Reato comune è quello commettibile da “chiunque” abbia in affidamento, cura o custodia la vittima. Reato proprio è quello imputabile ai pubblici ufficiali e a chi eserciti pubbliche funzioni, e deriva da un abuso di potere commesso da chi, eccedendo i limiti dell’autorità legalmente detenuta, compia atti illegali e infligga pene e maltrattamenti inumani e degradanti ai danni della persona sotto custodia. Questa formulazione non è stata accolta e il senato ha approvato un testo dove la tortura è reato comune.
A questo primo limite se ne aggiunge ora un altro. La condizione di privazione della libertà non è più rilevante e la tortura può essere genericamente inferta nei confronti di chiunque sia affidato o sottoposto all’autorità, vigilanza o custodia dell’autore. Per capirci, se in senato si discuteva del fatto che il reato potesse essere contestato non solo ai poliziotti, ma anche ai sequestratori, con il testo della camera emergono, tra i possibili autori di reato, anche i genitori e gli insegnanti.
Di più: l’introduzione nel testo della camera di un dolo specifico (la tortura finalizzata a “ottenere informazioni o dichiarazioni o infliggere una punizione o vincere una resistenza, ovvero in ragione dell’appartenenza etnica, dell’orientamento sessuale o delle opinioni politiche o religiose”) fa temere che resti fuori proprio la forma peggiore di tortura.
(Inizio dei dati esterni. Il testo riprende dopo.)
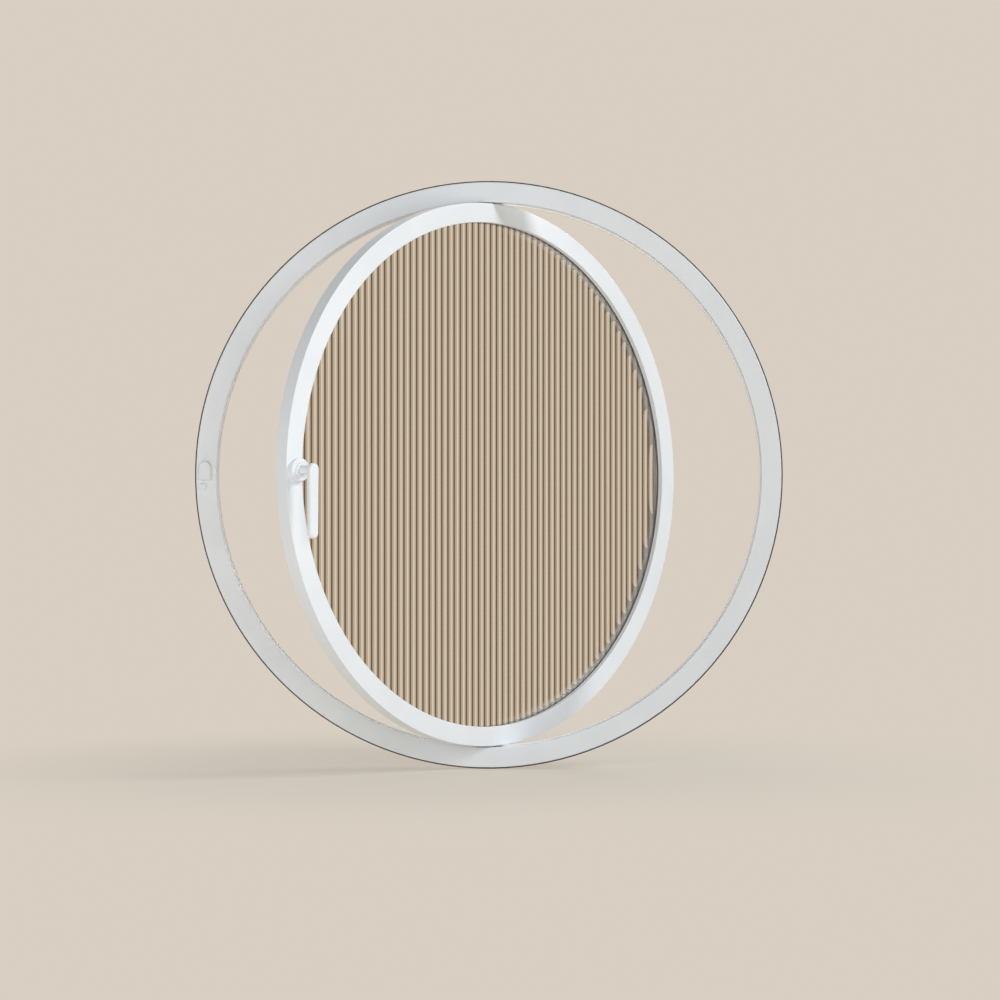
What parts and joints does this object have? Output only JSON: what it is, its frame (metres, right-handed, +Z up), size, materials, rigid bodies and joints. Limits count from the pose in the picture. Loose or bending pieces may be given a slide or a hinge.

Quella, cioè, dovuta a mero sadismo e a violenza non solo del tutto priva di giustificazione, ma anche di qualsivoglia – seppur deteriore – motivazione. Esattamente quanto avvenuto nel corso del G8 di Genova nel 2001».
Altre critiche riguardano la cancellazione di un passaggio dell’articolo 5, che prevedeva l’istituzione di un fondo per le vittime di tortura, e il fatto che le forze dell’ordine colpevoli di tortura abbiano pene inferiori rispetto a quelle previste da altri paesi europei.